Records

§ §

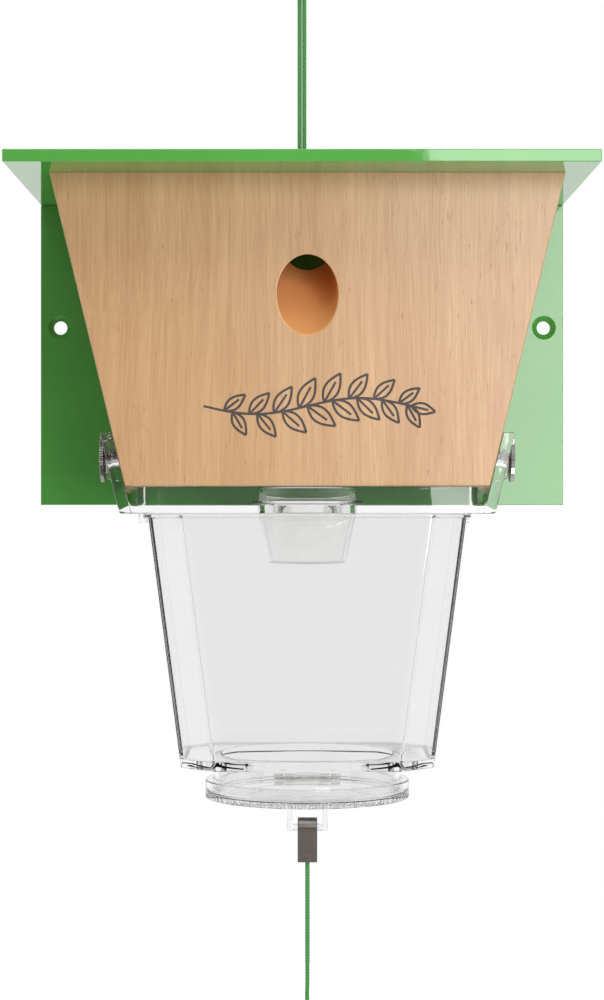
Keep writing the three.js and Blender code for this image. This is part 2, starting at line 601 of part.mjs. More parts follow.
// ---------------------------------------------------------------- hanging cord
const strand = STRAND_SPACING / 2;
const roofKnotTop = roofUnder - ROOF_KNOT_DROP;
const hangingHalf = [             // one half of the route, as distance aside and height above the roof
  [strand, 11.5], [strand, 31.5], [strand, 51.5], [strand, 64.5], [strand, 69.5],
  [2.6, 74], [5.4, 79], [7, 84.5], [5.6, 90],
];
const routeEnd = [strand, roofKnotTop + GAP - roofTop];
const upwards = [routeEnd, ...hangingHalf].map(([x, z]) => [SHEET_OFFSET - x, axisY, roofTop + z]);
const downwards = upwards.map(([x, y, z]) => [2 * SHEET_OFFSET - x, y, z]).reverse();
const loopTop = [SHEET_OFFSET, axisY, roofTop + 93.1];
const hangingRoute = [...upwards, loopTop, ...downwards];
piece('hanging_cord', cordTube(hangingRoute, 60), 'cord');

/** A knot's plain outer shape about Z: an egg of a given width and height, bored or not. */
function knot(width, height, bore = 0) {
  const points = [];
  const steps = 4;                // from the middle to each end
  const end = bore > 0 ? Math.acos((2 * bore) / width) : Math.PI / 2;
  for (let k = -steps; k <= steps; k += 1) {
    const angle = (end * k) / steps;
    points.push([(width / 2) * Math.cos(angle), (height / 2) * Math.sin(angle)]);
  }
  return turned(points, 12);
}
const strandsRadius = strand + CORD_DIAMETER / 2 + GAP;
const loopKnot = knot(LOOP_KNOT, LOOP_KNOT_HEIGHT, strandsRadius);
piece('loop_knot', loopKnot.translate(SHEET_OFFSET, axisY, roofTop + LOOP_KNOT_RISE), 'cord');
const roofKnot = knot(ROOF_KNOT, ROOF_KNOT);
piece('roof_knot', roofKnot.translate(SHEET_OFFSET, axisY, roofKnotTop - ROOF_KNOT / 2), 'cord');

// ---------------------------------------------------------------- pull cord and its hank
const pullDrops = [-0.8, 7, 15, 23, 31, 39, FREE_CORD - GAP];
const pullRoute = pullDrops.map((drop) => [0, barY, clipFoot - drop]);
piece('pull_cord', cordTube(pullRoute, 16), 'cord');

const hankFoot = hankTop - HANK_LENGTH;
const END_FLAT = 0.01;            // keeps the round ends' two arcs apart
const hankOutline = rounded([
  [-HANK_WIDTH / 2, hankFoot], [HANK_WIDTH / 2, hankFoot],
  [HANK_WIDTH / 2, hankTop], [-HANK_WIDTH / 2, hankTop],
], HANK_WIDTH / 2 - END_FLAT, 8);
piece('pull_cord_hank', slabY(hankOutline, barY - HANK_THICK / 2, barY + HANK_THICK / 2), 'cord');

const hankMiddle = (hankTop + hankFoot) / 2;

/** A rectangle in X and Y that goes round the hank at a given distance from it. */
function tieOutline(distance) {
  const x = HANK_WIDTH / 2 + distance;
  const y = HANK_THICK / 2 + distance;
  return rounded([[-x, barY - y], [x, barY - y], [x, barY + y], [-x, barY + y]], distance);
}
const tieFoot = hankMiddle - TIE_HEIGHT / 2;
const tie = solid(slabZ(tieOutline(GAP + TIE_THICK), tieFoot, tieFoot + TIE_HEIGHT))
  .subtract(solid(slabZ(tieOutline(GAP), hankMiddle - TIE_HEIGHT, hankMiddle + TIE_HEIGHT)));
piece('hank_tie', tie, 'cord');

const endKnotX = HANK_WIDTH / 2 + GAP + END_KNOT / 2;
const endKnot = knot(END_KNOT, END_KNOT);
piece('end_knot', endKnot.translate(endKnotX, barY, hankMiddle - END_KNOT_DROP), 'cord');

export default group;
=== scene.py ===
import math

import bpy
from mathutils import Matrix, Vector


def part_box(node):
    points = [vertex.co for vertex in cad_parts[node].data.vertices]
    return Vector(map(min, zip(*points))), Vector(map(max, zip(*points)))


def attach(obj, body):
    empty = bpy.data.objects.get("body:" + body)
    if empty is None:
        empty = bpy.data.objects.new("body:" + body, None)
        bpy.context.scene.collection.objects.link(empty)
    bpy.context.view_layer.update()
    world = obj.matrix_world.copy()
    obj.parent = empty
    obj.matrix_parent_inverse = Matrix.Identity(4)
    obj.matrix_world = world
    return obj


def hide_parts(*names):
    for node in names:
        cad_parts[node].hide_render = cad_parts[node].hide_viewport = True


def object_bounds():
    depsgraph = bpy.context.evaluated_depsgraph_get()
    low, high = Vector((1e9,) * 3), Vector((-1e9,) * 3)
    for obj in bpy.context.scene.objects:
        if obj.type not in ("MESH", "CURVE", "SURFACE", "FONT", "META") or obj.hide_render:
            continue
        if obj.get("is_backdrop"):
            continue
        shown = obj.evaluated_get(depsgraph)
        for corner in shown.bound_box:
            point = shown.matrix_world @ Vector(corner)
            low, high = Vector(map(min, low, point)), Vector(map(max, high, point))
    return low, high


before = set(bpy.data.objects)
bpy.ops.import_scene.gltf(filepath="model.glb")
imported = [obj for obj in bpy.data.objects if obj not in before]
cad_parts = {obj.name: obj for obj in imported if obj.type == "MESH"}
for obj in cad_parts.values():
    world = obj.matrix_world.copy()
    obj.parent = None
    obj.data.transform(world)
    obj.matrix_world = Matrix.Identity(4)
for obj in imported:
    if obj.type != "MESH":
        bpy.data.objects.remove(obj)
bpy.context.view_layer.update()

# The looks of a wooden wasp trap: green sheets, a wooden box with a slanted entrance, a clear
# tray, funnel and jar, a sprung emptying door, and the cords that hang it and open it.
# Metres, +Z up, the front towards -Y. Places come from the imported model.

MM = 0.001
X, Y, Z = Vector((1, 0, 0)), Vector((0, 1, 0)), Vector((0, 0, 1))
scene = bpy.context.scene

# ---------------------------------------------------------------- places taken from the model
roof_low, roof_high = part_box("roof_panel")
plate_low, plate_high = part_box("back_plate")
front_low, front_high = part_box("box_front")
side_low, side_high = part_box("box_side_right")
tray_low, tray_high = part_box("tray")
funnel_low, funnel_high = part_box("funnel")
jar_low, jar_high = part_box("jar")
ring_low, ring_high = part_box("door_ring")
door_low, door_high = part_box("door")
head_low, head_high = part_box("thumb_screw_right")
washer_low, washer_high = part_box("washer_right")
insert_low, insert_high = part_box("threaded_insert_right")
pin_low, pin_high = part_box("hinge_pin")
spring_low, spring_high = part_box("hinge_spring_right")
clip_low, clip_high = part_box("pull_clip")
hank_low, hank_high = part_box("pull_cord_hank")
tie_low, tie_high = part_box("hank_tie")

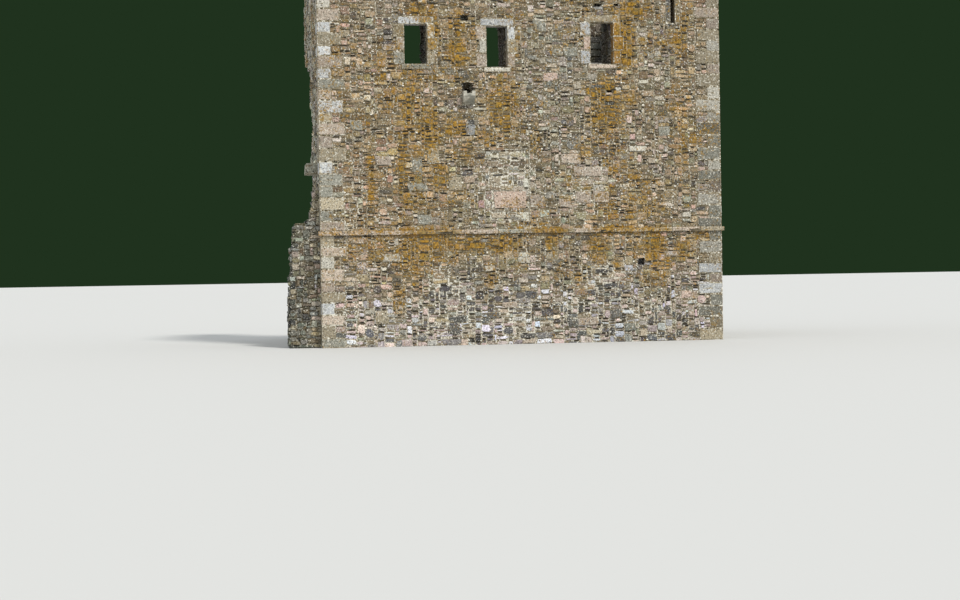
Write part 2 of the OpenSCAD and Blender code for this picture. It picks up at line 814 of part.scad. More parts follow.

§ §

### Instructions for the task
Reproduce verbatim only the segment of the listing bounded by the line containing "const hankFoot = hankTop - HANK_LENGTH;" and the line containing "low, high = Vector((1e9,)", with both boundary lines included.

### Written answer
const hankFoot = hankTop - HANK_LENGTH;
const END_FLAT = 0.01;            // keeps the round ends' two arcs apart
const hankOutline = rounded([
  [-HANK_WIDTH / 2, hankFoot], [HANK_WIDTH / 2, hankFoot],
  [HANK_WIDTH / 2, hankTop], [-HANK_WIDTH / 2, hankTop],
], HANK_WIDTH / 2 - END_FLAT, 8);
piece('pull_cord_hank', slabY(hankOutline, barY - HANK_THICK / 2, barY + HANK_THICK / 2), 'cord');

const hankMiddle = (hankTop + hankFoot) / 2;

/** A rectangle in X and Y that goes round the hank at a given distance from it. */
function tieOutline(distance) {
  const x = HANK_WIDTH / 2 + distance;
  const y = HANK_THICK / 2 + distance;
  return rounded([[-x, barY - y], [x, barY - y], [x, barY + y], [-x, barY + y]], distance);
}
const tieFoot = hankMiddle - TIE_HEIGHT / 2;
const tie = solid(slabZ(tieOutline(GAP + TIE_THICK), tieFoot, tieFoot + TIE_HEIGHT))
  .subtract(solid(slabZ(tieOutline(GAP), hankMiddle - TIE_HEIGHT, hankMiddle + TIE_HEIGHT)));
piece('hank_tie', tie, 'cord');

const endKnotX = HANK_WIDTH / 2 + GAP + END_KNOT / 2;
const endKnot = knot(END_KNOT, END_KNOT);
piece('end_knot', endKnot.translate(endKnotX, barY, hankMiddle - END_KNOT_DROP), 'cord');

export default group;
=== scene.py ===
import math

import bpy
from mathutils import Matrix, Vector


def part_box(node):
    points = [vertex.co for vertex in cad_parts[node].data.vertices]
    return Vector(map(min, zip(*points))), Vector(map(max, zip(*points)))


def attach(obj, body):
    empty = bpy.data.objects.get("body:" + body)
    if empty is None:
        empty = bpy.data.objects.new("body:" + body, None)
        bpy.context.scene.collection.objects.link(empty)
    bpy.context.view_layer.update()
    world = obj.matrix_world.copy()
    obj.parent = empty
    obj.matrix_parent_inverse = Matrix.Identity(4)
    obj.matrix_world = world
    return obj


def hide_parts(*names):
    for node in names:
        cad_parts[node].hide_render = cad_parts[node].hide_viewport = True


def object_bounds():
    depsgraph = bpy.context.evaluated_depsgraph_get()
    low, high = Vector((1e9,) * 3), Vector((-1e9,) * 3)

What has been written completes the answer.